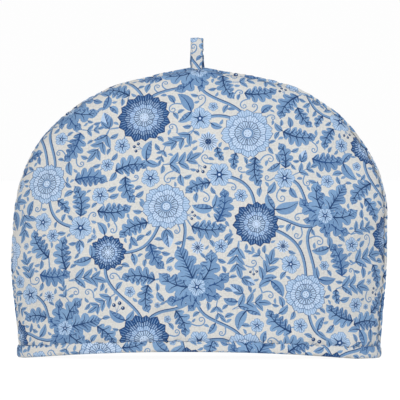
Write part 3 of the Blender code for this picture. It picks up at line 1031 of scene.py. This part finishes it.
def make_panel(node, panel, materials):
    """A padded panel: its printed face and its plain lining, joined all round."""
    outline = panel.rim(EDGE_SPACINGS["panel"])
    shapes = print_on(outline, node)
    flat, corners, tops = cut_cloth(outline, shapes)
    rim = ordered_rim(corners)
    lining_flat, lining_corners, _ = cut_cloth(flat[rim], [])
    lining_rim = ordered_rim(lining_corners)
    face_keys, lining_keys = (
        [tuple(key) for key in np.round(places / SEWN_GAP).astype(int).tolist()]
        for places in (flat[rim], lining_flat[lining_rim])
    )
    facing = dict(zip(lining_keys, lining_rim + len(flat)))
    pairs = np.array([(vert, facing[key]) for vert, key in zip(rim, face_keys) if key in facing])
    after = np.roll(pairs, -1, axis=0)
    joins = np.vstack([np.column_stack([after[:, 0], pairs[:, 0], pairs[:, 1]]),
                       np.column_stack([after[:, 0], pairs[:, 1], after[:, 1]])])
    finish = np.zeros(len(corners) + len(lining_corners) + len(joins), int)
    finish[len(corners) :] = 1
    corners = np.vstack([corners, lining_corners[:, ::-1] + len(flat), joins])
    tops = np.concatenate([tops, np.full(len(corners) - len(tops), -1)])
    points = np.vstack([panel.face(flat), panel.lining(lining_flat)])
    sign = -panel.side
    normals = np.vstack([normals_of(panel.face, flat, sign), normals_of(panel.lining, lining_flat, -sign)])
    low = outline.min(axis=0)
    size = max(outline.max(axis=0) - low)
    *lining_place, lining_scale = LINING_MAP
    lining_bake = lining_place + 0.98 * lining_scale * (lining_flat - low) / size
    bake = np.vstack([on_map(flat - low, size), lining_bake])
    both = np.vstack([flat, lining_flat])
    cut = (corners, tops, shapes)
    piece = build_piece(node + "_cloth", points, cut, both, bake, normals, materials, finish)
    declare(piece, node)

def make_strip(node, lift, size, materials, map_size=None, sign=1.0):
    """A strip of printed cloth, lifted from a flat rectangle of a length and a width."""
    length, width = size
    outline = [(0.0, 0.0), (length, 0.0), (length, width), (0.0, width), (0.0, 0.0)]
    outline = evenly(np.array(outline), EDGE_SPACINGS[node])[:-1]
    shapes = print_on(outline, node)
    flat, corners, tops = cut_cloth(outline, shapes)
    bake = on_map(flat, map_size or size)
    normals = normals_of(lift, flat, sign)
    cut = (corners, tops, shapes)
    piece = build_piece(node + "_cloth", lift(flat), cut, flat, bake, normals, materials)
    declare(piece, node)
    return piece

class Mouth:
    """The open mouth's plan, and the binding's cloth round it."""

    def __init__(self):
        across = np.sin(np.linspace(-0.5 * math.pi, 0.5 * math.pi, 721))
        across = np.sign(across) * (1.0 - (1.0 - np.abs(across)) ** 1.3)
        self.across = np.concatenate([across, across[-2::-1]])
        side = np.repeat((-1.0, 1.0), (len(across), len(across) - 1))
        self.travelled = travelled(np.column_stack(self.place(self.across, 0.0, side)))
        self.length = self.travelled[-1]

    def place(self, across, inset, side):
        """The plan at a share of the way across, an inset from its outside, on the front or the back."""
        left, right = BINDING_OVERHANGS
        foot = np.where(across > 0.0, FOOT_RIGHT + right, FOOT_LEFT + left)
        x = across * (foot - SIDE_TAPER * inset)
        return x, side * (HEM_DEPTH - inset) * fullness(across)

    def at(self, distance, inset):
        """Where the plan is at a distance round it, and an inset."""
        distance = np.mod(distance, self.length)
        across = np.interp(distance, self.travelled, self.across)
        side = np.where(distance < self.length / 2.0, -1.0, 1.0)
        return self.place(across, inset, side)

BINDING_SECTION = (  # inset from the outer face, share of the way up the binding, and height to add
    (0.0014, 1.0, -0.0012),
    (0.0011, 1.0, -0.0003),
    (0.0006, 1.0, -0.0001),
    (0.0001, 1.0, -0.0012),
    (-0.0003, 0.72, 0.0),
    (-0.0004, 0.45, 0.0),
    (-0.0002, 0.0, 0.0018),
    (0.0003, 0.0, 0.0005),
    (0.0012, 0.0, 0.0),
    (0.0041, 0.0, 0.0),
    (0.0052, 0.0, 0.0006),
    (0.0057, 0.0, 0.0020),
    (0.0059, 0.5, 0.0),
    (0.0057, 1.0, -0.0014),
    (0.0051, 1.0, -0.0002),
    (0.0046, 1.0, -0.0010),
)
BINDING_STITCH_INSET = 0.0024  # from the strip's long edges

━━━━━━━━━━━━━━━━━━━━

Given request
Repeat the material word for word, in full.

Result of this task
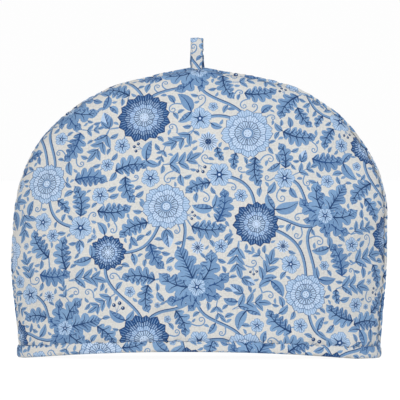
Write part 3 of the Blender code for this picture. It picks up at line 1031 of scene.py. This part finishes it.
def make_panel(node, panel, materials):
    """A padded panel: its printed face and its plain lining, joined all round."""
    outline = panel.rim(EDGE_SPACINGS["panel"])
    shapes = print_on(outline, node)
    flat, corners, tops = cut_cloth(outline, shapes)
    rim = ordered_rim(corners)
    lining_flat, lining_corners, _ = cut_cloth(flat[rim], [])
    lining_rim = ordered_rim(lining_corners)
    face_keys, lining_keys = (
        [tuple(key) for key in np.round(places / SEWN_GAP).astype(int).tolist()]
        for places in (flat[rim], lining_flat[lining_rim])
    )
    facing = dict(zip(lining_keys, lining_rim + len(flat)))
    pairs = np.array([(vert, facing[key]) for vert, key in zip(rim, face_keys) if key in facing])
    after = np.roll(pairs, -1, axis=0)
    joins = np.vstack([np.column_stack([after[:, 0], pairs[:, 0], pairs[:, 1]]),
                       np.column_stack([after[:, 0], pairs[:, 1], after[:, 1]])])
    finish = np.zeros(len(corners) + len(lining_corners) + len(joins), int)
    finish[len(corners) :] = 1
    corners = np.vstack([corners, lining_corners[:, ::-1] + len(flat), joins])
    tops = np.concatenate([tops, np.full(len(corners) - len(tops), -1)])
    points = np.vstack([panel.face(flat), panel.lining(lining_flat)])
    sign = -panel.side
    normals = np.vstack([normals_of(panel.face, flat, sign), normals_of(panel.lining, lining_flat, -sign)])
    low = outline.min(axis=0)
    size = max(outline.max(axis=0) - low)
    *lining_place, lining_scale = LINING_MAP
    lining_bake = lining_place + 0.98 * lining_scale * (lining_flat - low) / size
    bake = np.vstack([on_map(flat - low, size), lining_bake])
    both = np.vstack([flat, lining_flat])
    cut = (corners, tops, shapes)
    piece = build_piece(node + "_cloth", points, cut, both, bake, normals, materials, finish)
    declare(piece, node)

def make_strip(node, lift, size, materials, map_size=None, sign=1.0):
    """A strip of printed cloth, lifted from a flat rectangle of a length and a width."""
    length, width = size
    outline = [(0.0, 0.0), (length, 0.0), (length, width), (0.0, width), (0.0, 0.0)]
    outline = evenly(np.array(outline), EDGE_SPACINGS[node])[:-1]
    shapes = print_on(outline, node)
    flat, corners, tops = cut_cloth(outline, shapes)
    bake = on_map(flat, map_size or size)
    normals = normals_of(lift, flat, sign)
    cut = (corners, tops, shapes)
    piece = build_piece(node + "_cloth", lift(flat), cut, flat, bake, normals, materials)
    declare(piece, node)
    return piece

class Mouth:
    """The open mouth's plan, and the binding's cloth round it."""

    def __init__(self):
        across = np.sin(np.linspace(-0.5 * math.pi, 0.5 * math.pi, 721))
        across = np.sign(across) * (1.0 - (1.0 - np.abs(across)) ** 1.3)
        self.across = np.concatenate([across, across[-2::-1]])
        side = np.repeat((-1.0, 1.0), (len(across), len(across) - 1))
        self.travelled = travelled(np.column_stack(self.place(self.across, 0.0, side)))
        self.length = self.travelled[-1]

    def place(self, across, inset, side):
        """The plan at a share of the way across, an inset from its outside, on the front or the back."""
        left, right = BINDING_OVERHANGS
        foot = np.where(across > 0.0, FOOT_RIGHT + right, FOOT_LEFT + left)
        x = across * (foot - SIDE_TAPER * inset)
        return x, side * (HEM_DEPTH - inset) * fullness(across)

    def at(self, distance, inset):
        """Where the plan is at a distance round it, and an inset."""
        distance = np.mod(distance, self.length)
        across = np.interp(distance, self.travelled, self.across)
        side = np.where(distance < self.length / 2.0, -1.0, 1.0)
        return self.place(across, inset, side)

BINDING_SECTION = (  # inset from the outer face, share of the way up the binding, and height to add
    (0.0014, 1.0, -0.0012),
    (0.0011, 1.0, -0.0003),
    (0.0006, 1.0, -0.0001),
    (0.0001, 1.0, -0.0012),
    (-0.0003, 0.72, 0.0),
    (-0.0004, 0.45, 0.0),
    (-0.0002, 0.0, 0.0018),
    (0.0003, 0.0, 0.0005),
    (0.0012, 0.0, 0.0),
    (0.0041, 0.0, 0.0),
    (0.0052, 0.0, 0.0006),
    (0.0057, 0.0, 0.0020),
    (0.0059, 0.5, 0.0),
    (0.0057, 1.0, -0.0014),
    (0.0051, 1.0, -0.0002),
    (0.0046, 1.0, -0.0010),
)
BINDING_STITCH_INSET = 0.0024  # from the strip's long edges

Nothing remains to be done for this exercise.